Bref, le premier cycle est une immense réussite sur tous les fronts, qui sont de cette BD un impératif pour tout fan du neuvième art. Les personnages sont tous attachants, apportant chacun une façon de penser différente mais faisant à chaque fois avancer les choses. Seuls les deux derniers tomes, qui se concentrent sur la vie d’Eusèbe avant qu’il ne soit emprisonné dans une Chébèque, sont un poil en dessous, la faute à une histoire plus triste, beaucoup plus sombre, qui fait de suite écho au gâchis de l’humanité. C’est moins drôle, c’est moins poétique, mais d’un autre côté, ça marche tout de même bien grâce à l’innocence de ce petit lapin blanc tout mignon.

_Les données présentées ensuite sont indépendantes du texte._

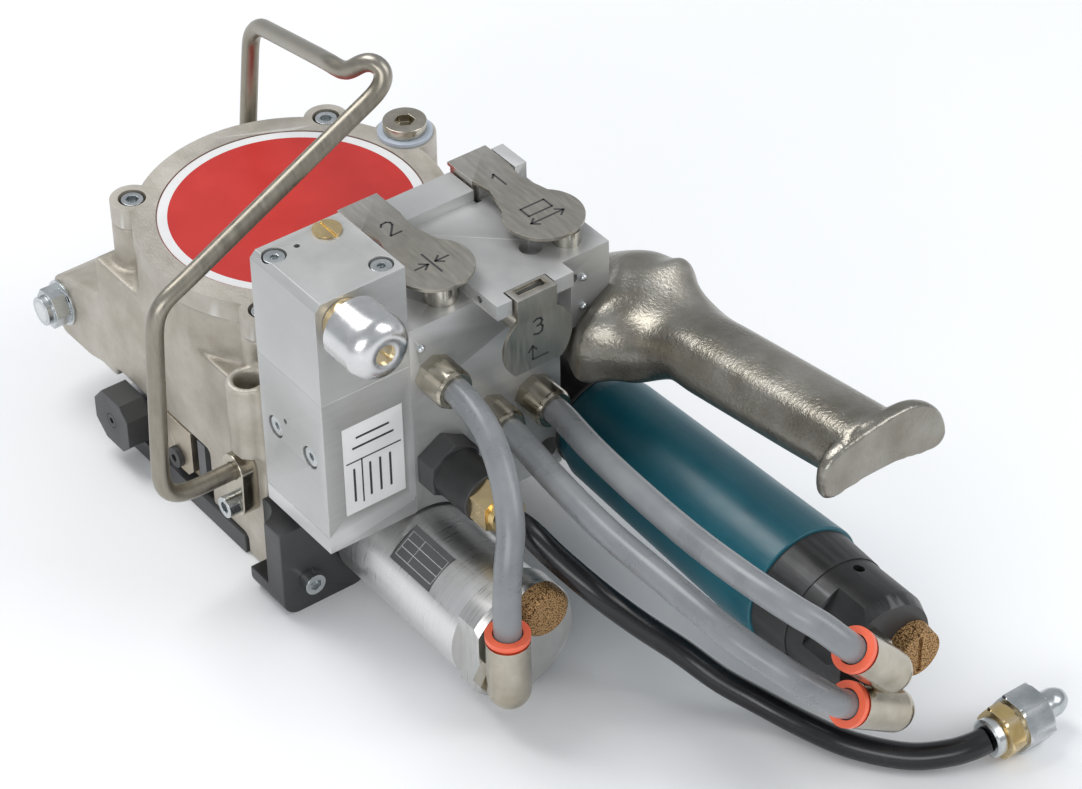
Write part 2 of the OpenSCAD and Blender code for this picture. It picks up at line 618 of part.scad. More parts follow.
// Elbow with its stem along -X and its hose mouth along +Y, stem long to the motor's face
module elbow(stem) difference() {
    union() {
        sphere(r = 9.4, $fn = 48);
        rod_y(0, 26, 0, 0, 9.4);
        rod_x(-stem, -7, 0, 0, 9.6, 9.6, 6);
        rod_x(-stem - 7, -stem + 1, 0, 0, 4.5);
    }
    rod_y(16, 27, 0, 0, hose_d / 2);
    rod_y(20.5, 27, 0, 0, 8.2);
}
module at_elbow(i) {
    place = [[weld_end, elbow1, 90], [motor_end, elbow2, 145.2], [motor_end, elbow3, 131.6]][i];
    translate([place[0] + stems[i], place[1][0], place[1][1]]) rotate([place[2], 0, 0]) children();
}
module elbow_fittings() color("#a9a291") for (i = [0:2]) at_elbow(i) elbow(stems[i]);
module release_ring(i) color("#e8432a") at_elbow(i) difference() {
    union() {
        rod_y(22.6, 28, 0, 0, 8.2 - 0.08);
        rod_y(27.6, 30, 0, 0, 9.6);
    }
    rod_y(20, 31, 0, 0, hose_d / 2 + 0.45);
}
module release_ring_1() release_ring(0);
module release_ring_2() release_ring(1);
module release_ring_3() release_ring(2);
module air_hoses() color("#77797c") for (r = [hose_1, hose_2, hose_3])
    tube(r, hose_d / 2 - 0.02, [0, 0.747, 0.664]);

module inlet_fitting() color("#2a2a2c") {
    rod_x(front_x - 10, front_x, inlet_y, inlet_z, 7);
    rod_x(front_x, 140, inlet_y, inlet_z, 14, 14, 6);
    rod_x(139.5, 162, inlet_y, inlet_z, 11.5);
}
module inlet_adapter() color("#c2a24a") difference() {
    union() {
        rod_x(162, 173, inlet_y, inlet_z, 10.8, 10.8, 6);
        rod_x(173, 177, inlet_y, inlet_z, 8.5);
    }
    rod_x(168, 178, inlet_y, inlet_z, supply_d / 2);
}
module supply_hose() color("#17171a") tube(supply, supply_d / 2, [0, 0, 1], 3);
module hose_coupling() color("#c0c2c2") translate([347, 101, 12.3]) {
    rod_y(0.2, 5, 0, 0, 8.6);
    rod_y(5, 13, 0, 0, 12, 6);
    rod_y(13, 28, 0, 0, 13.5, 6);
    rod_y(28, 35, 0, 0, 6.5);
    translate([0, 37, 0]) sphere(r = 6, $fn = 32);
}

// ---- bail ----
module bail() color("#b3aca0") tube(bail_route, bail_d / 2, [0.5, 0.1, -0.86], 3, 12);
module clamp_plate() difference() {
    union() {
        circle(r = 8);
        translate([1, -17]) circle(r = 6.5);
        polygon([[-8, 0], [8, 0], [7.5, -17], [-5.5, -17]]);
    }
    circle(r = bail_d / 2);
    translate([1, -17]) circle(r = 3);
}
module bail_clamps() color("#b5ab97") {
    translate([clamp1[0], face_y, clamp1[1]]) rotate([90, 0, 0]) linear_extrude(8) clamp_plate();
    translate([-78, clamp2[0], clamp2[1]]) rotate([90, 0, 90]) linear_extrude(8)
        rotate(90) mirror([1, 0]) clamp_plate();
}

main_casting();
base_plate();
foot_block();
top_cover();
socket_screws();
cover_label();
cover_plug();
plug_seal();
press_piston();
pivot_pin();
pivot_nut();
bearing_cap();
button_screws();
feed_wheel();
feed_shaft();
worm_wheel();
worm_shaft();
weld_plate();
eccentric_shaft();
guide_plate();
cutter_blade();
weld_motor();
weld_motor_cap();
motor_nameplate();
weld_silencer();
motor_sleeve();
motor_collar();
motor_housing();
motor_silencer();
handle();
valve_upper();
valve_lower();
valve_screws();
slotted_plug();
regulator_cap();
regulator_screw();
ball_plugs();
manifold_block();
outlet_block();
lever_bracket();
tension_lever();
weld_lever();
stop_lever();
lever_pins();
tension_plunger();
weld_plunger();
stop_plunger();
straight_fittings();
elbow_fittings();
release_ring_1();
release_ring_2();
release_ring_3();
air_hoses();
inlet_fitting();
inlet_adapter();
supply_hose();
hose_coupling();
bail();
bail_clamps();
valve_label();
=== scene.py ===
import json
import math

import bmesh
import bpy
from mathutils import Matrix, Vector


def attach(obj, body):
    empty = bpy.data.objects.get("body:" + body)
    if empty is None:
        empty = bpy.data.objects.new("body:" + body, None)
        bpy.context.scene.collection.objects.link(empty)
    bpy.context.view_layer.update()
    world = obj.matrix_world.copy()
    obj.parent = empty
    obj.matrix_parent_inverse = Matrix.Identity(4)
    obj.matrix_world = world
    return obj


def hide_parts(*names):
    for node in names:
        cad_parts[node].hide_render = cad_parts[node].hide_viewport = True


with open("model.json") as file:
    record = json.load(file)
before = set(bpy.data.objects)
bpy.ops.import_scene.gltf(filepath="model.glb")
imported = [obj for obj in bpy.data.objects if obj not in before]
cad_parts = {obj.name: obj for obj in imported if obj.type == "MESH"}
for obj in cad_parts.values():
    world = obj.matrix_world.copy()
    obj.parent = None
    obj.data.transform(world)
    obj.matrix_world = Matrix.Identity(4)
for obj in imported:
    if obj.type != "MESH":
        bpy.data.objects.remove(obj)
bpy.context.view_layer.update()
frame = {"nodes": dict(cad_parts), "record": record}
MM = 0.001

# ---------------------------------------------------------------- camera
AZIMUTH, ELEVATION, ROLL = math.radians(54), math.radians(38.9), math.radians(-1.2)
CAMERA_AT = Vector((1.1470, -0.7016, 1.1016))


def place_camera():
    data = bpy.data.cameras.new("camera")
    data.sensor_width = 36
    data.lens = 126.43
    data.clip_start = 0.05
    cam = bpy.data.objects.new("camera", data)
    bpy.context.scene.collection.objects.link(cam)
    bpy.context.scene.camera = cam
    back = Vector((math.sin(AZIMUTH) * math.cos(ELEVATION), -math.cos(AZIMUTH) * math.cos(ELEVATION),
                   math.sin(ELEVATION)))
    right = Vector((math.cos(AZIMUTH), math.sin(AZIMUTH), 0))
    up = back.cross(right)
    x = math.cos(ROLL) * right + math.sin(ROLL) * up
    y = -math.sin(ROLL) * right + math.cos(ROLL) * up
    cam.matrix_world = Matrix(((x.x, y.x, back.x, CAMERA_AT.x), (x.y, y.y, back.y, CAMERA_AT.y),
                               (x.z, y.z, back.z, CAMERA_AT.z), (0, 0, 0, 1)))


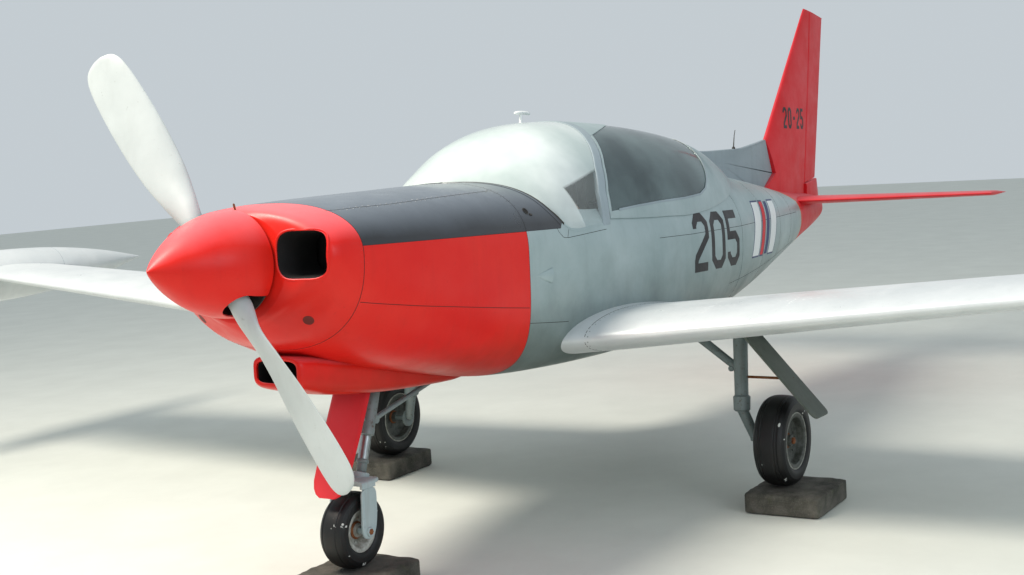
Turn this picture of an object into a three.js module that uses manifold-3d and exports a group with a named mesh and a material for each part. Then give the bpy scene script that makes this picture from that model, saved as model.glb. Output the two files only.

Au final, De Cape et de Crocs est une bande-dessinée qui devrait être enseignée à l’école. Une réussite totale tant sur le fond que sur la forme et qui respire l’amour de la culture, quelle que soit son époque tant qu’elle préserve des valeurs humanistes et qu’elle permette de réfléchir à son propre condition. Franchement, des œuvres de cette trempe, il n’y en a pas beaucoup et il faut savoir en profiter. Merci messieurs Ayroles et Masbou, vous êtes certainement ce qui est arrivé de mieux à cette planète.
Note : 20/20
Par AqME
Une excellente critique pour d’excellentes BDs AqME! Les « De Cape et de Crocs » sont clairement à part dans l’univers de la littérature, et mériteraient sans doute une plus grande popularité.
Sinon d’ Ayroles aussi je te conseille Garulfo, c’est assez différent et probablement aussi un peu en dessous de sa série phare, mais ça mérite largement le coup d’œil.